What control should you have before a work sells?
Before a sale occurs, should you be able to:
Withdraw an unsold original?
Stop offering reproductions?
End a display-only arrangement?
End a consignment arrangement?
Change a future price?
Retire a work from public availability?
What should happen if an order is already pending or a buyer already purchased under earlier terms?
Fulfillment and ASTRO support
When someone buys your work, what responsibilities should remain with you?
Examples might include:
Final approval of the work offered
Signing or numbering editions
Preparing certificates
Framing decisions
Packing an original
Providing condition information
Approving replacements for damaged works
Where could ASTRO be helpful without taking over your artistic responsibilities?
Examples might include:
Helping present the work clearly
Routing an order
Coordinating with an approved print provider
Providing order records
Supporting shipping labels or packaging guidance
Giving you approval checkpoints
Keeping buyer-facing promises consistent
Tell us where assistance would help and where ASTRO should stay out of the way.
What are we overlooking?
We especially want to hear about risks or needs that platforms often miss.

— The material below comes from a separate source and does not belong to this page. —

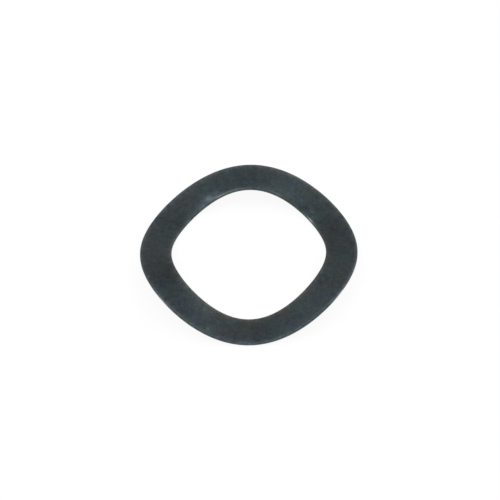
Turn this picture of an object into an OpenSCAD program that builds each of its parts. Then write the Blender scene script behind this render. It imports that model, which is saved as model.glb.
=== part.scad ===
// Three-wave spring washer, which preloads a ball bearing against its seat.
// A flat ring is punched from spring strip, its edges are tumbled round, and it is
// pressed into waves. Radial lines of the sheet stay level, so the bore and the rim
// stay true cylinders in plan while the strip rises and falls round the ring.
// The pressed ring springs a little out of true, so its three crests differ in height.
// The origin is on the bore's axis, in the plane that the troughs stand on.
// The first crest lies on +Y and the others follow it counter-clockwise.

/* [Ring] */
// Outer diameter
outer_d = 21.5; // [19:0.1:30]
// Diameter of the bore
bore_d = 15.25; // [12:0.05:18]
// Thickness of the strip
strip_t = 0.3; // [0.25:0.01:0.5]
// Radius of the tumbled edges
edge_r = 0.1; // [0.03:0.01:0.11]

/* [Waves] */
// Rise of the waves above their troughs
rise = 1.8; // [0.6:0.05:2.6]
// Bend of the whole ring out of true
bend = 0.15; // [0:0.01:0.25]
// Angle of the diameter whose ends the bend lifts
bend_angle = 15; // [0:5:175]

/* [Hidden] */

outer_r = outer_d / 2;
bore_r = bore_d / 2;
waves = 3;
first_crest = 90;

// How finely the sheet is divided: along each wave, across the ring, round each edge
steps_per_wave = 48;
steps_across = 4;
steps_per_edge = 2;
steps_round = steps_per_wave * waves;
stations = [for (j = [0 : steps_round - 1]) first_crest + 360 * j / steps_round];

// The sheet runs this far past the ring at both edges, and is then trimmed to it
overrun = 0.01;
// Height to spare above and below the waves for the trimming
spare_z = 1;

// Height that the waves give, with its change per radian
function wave_z(angle) = rise / 2 * (1 + cos(waves * (angle - first_crest)));
function wave_dz(angle) = -waves * rise / 2 * sin(waves * (angle - first_crest));

// Height that the bend adds, with its change per radian. The first term is the bend, and
// the second tilts the ring until it stands on its three troughs again.
function tilt_angle(angle) = angle + 2 * bend_angle - waves * first_crest;
function bend_z(angle) = bend * (cos(2 * (angle - bend_angle)) + cos(tilt_angle(angle)));
function bend_dz(angle) = -bend * (2 * sin(2 * (angle - bend_angle)) + sin(tilt_angle(angle)));

// Height of the sheet's middle at an angle, with the lowest trough standing at zero
lowest = min([for (angle = stations) wave_z(angle) + bend_z(angle)]);
highest = max([for (angle = stations) wave_z(angle) + bend_z(angle)]);
function middle_z(angle) = strip_t / 2 + wave_z(angle) + bend_z(angle) - lowest;

// Slope of the sheet along a circle of radius r, which is steeper at the bore
function slope(angle, r) = atan((wave_dz(angle) + bend_dz(angle)) / r);

// A point of the strip, set off from its middle square to the slope
function strip_point(angle, r, off) =
    let (tilt = slope(angle, r), back = asin(off * sin(tilt) / r))
    [r * cos(angle - back), r * sin(angle - back), middle_z(angle) + off * cos(tilt)];

// Upper half of the section from the rim to the bore, as [radius, height off the middle]
edge_angles = [for (i = [0 : steps_per_edge]) 90 * i / steps_per_edge];
rim_edge = [for (a = edge_angles)
    [outer_r - edge_r * (1 - cos(a)), strip_t / 2 - edge_r * (1 - sin(a))]];
bore_edge = [for (a = edge_angles)
    [bore_r + edge_r * (1 - sin(a)), strip_t / 2 - edge_r * (1 - cos(a))]];
face_out = outer_r - edge_r;
face_in = bore_r + edge_r;
face = [for (i = [1 : steps_across - 1])
    [face_out + (face_in - face_out) * i / steps_across, strip_t / 2]];
upper_half = concat(rim_edge, face, bore_edge);

// The outermost facet of each edge runs straight on past the ring
facet_angle = 90 / steps_per_edge;
overrun_drop = overrun * sin(facet_angle) / (1 - cos(facet_angle));
last = len(upper_half) - 1;
upper_overrun = [for (i = [0 : last])
    i == 0 ? upper_half[i] + [overrun, -overrun_drop]
    : i == last ? upper_half[i] + [-overrun, -overrun_drop]
    : upper_half[i]];
lower_overrun = [for (i = [last : -1 : 0]) [upper_overrun[i].x, -upper_overrun[i].y]];
section = concat(upper_overrun, lower_overrun);

// The rounded strip, swept round the waves
module waved_strip() {
    count = len(section);
    points = [for (angle = stations, p = section) strip_point(angle, p.x, p.y)];
    faces = [for (j = [0 : steps_round - 1], i = [0 : count - 1], half = [0, 1])
        let (
            here = j * count,
            next = ((j + 1) % steps_round) * count,
            up = (i + 1) % count
        )
        half == 0 ? [here + i, next + i, next + up] : [here + i, next + up, here + up]];
    polyhedron(points = points, faces = faces);
}

// The ring in plan, taller than the waves
module punched_ring() {
    translate([0, 0, -spare_z])
    linear_extrude(highest - lowest + strip_t + 2 * spare_z)
    difference() {
        circle(r = outer_r, $fn = steps_round);
        circle(r = bore_r, $fn = steps_round);
    }
}

module wave_washer() {
    color([0.20, 0.23, 0.25])
    intersection() {
        waved_strip();
        punched_ring();
    }
}

wave_washer();
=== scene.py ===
"""Looks of a wave spring washer: a ring of blue-black spring steel on a white table."""

import math
from collections import namedtuple

import bpy
import numpy as np
from mathutils import Matrix, Vector, noise


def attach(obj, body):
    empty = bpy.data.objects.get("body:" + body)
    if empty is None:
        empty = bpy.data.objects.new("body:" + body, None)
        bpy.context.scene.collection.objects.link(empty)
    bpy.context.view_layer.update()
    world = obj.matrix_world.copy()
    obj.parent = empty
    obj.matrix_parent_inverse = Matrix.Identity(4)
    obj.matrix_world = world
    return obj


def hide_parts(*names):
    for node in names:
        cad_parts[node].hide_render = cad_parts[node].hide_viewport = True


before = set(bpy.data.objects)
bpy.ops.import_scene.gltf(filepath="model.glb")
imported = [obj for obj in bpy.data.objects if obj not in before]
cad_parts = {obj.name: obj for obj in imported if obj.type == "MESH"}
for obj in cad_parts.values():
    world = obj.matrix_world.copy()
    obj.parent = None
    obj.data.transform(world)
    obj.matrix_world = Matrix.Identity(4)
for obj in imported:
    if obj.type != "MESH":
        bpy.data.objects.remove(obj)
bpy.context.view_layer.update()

PIECE = "waved_ring"
NODE = "wave_washer"
SLOT = "blackened_steel"
MM = 0.001

# Waves round the ring, and where the first crest lies, in degrees, as the record's axes say
WAVES = 3
FIRST_CREST = 90.0

# How far from the first crest the strip still counts as level, in degrees
CREST_REACH = 1.0

# Rounding of the strip's edges, the same as the solid's
EDGE_R = 0.1 * MM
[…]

Discounts made without artist approval
Buyer communication rules
Damaged or lost work
Installation photography
Provenance and sold-work visibility
Commissioned artwork and client rights
Use of your work in marketing
Cultural, personal, or location-specific restrictions
Retirement of a work after earlier sales
Anything that would make you distrust a platform handling your art
Share your feedback
Write as much or as little as helps. Plain language is welcome. Examples are especially useful.
Your answers may differ by medium, collection, or individual work. That is helpful information, not a complication.
We are building AArtners around a simple principle:
“Artists should know what is happening with their work, choose what they permit, and be able to trust that the promises made around their work will be respected.”